8. The data communications network set forth in claim 7, wherein:

said message transmission means provides said message data portions at a predetermined rate;

said control means of said message receiving means is coupled to provide said control signal to said message transmission means via said data transmission means;

said data transmission means conveys said message data portions and said control signal subject to a predetermined signal propagation delay; and

said predetermined value used by said control means is not less than a maximum number of message data portions which may be provided at said predetermined rate during an amount of time substantially equal to twice said predetermined signal propagation delay.

9. The data communications network set forth in claim 8, further comprising:

means, coupled to said control means for delaying said control signal by an amount of time substantially equal to twice said predetermined signal propagation delay; and

means, coupled to said buffer means and responsive to said delayed control signal for selectively disabling said buffer means from accepting message data portions.

10. The data communications network set forth in claim 9, wherein said predetermined value and the amount of time delay provided by said delay means are progammable to accommodate various predetermined signal propogation delay times.

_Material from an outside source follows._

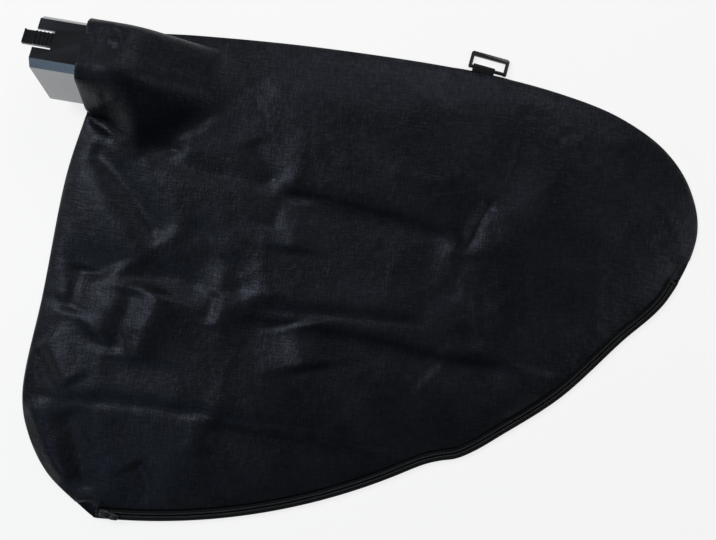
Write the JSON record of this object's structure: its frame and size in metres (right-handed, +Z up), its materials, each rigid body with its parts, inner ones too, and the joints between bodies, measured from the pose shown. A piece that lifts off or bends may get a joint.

11. The data communications network set forth in claim 8, further comprising:

means, coupled to said message transmission means, for providing a marker signal, via said data transmission means and in parallel with said message data portions, wherein, said marker signal indicates when a predetermined one of said message data portions is transmitted; and

means, coupled to said data receiving means for storing said marker signal in said buffer means in parallel with said message data portions.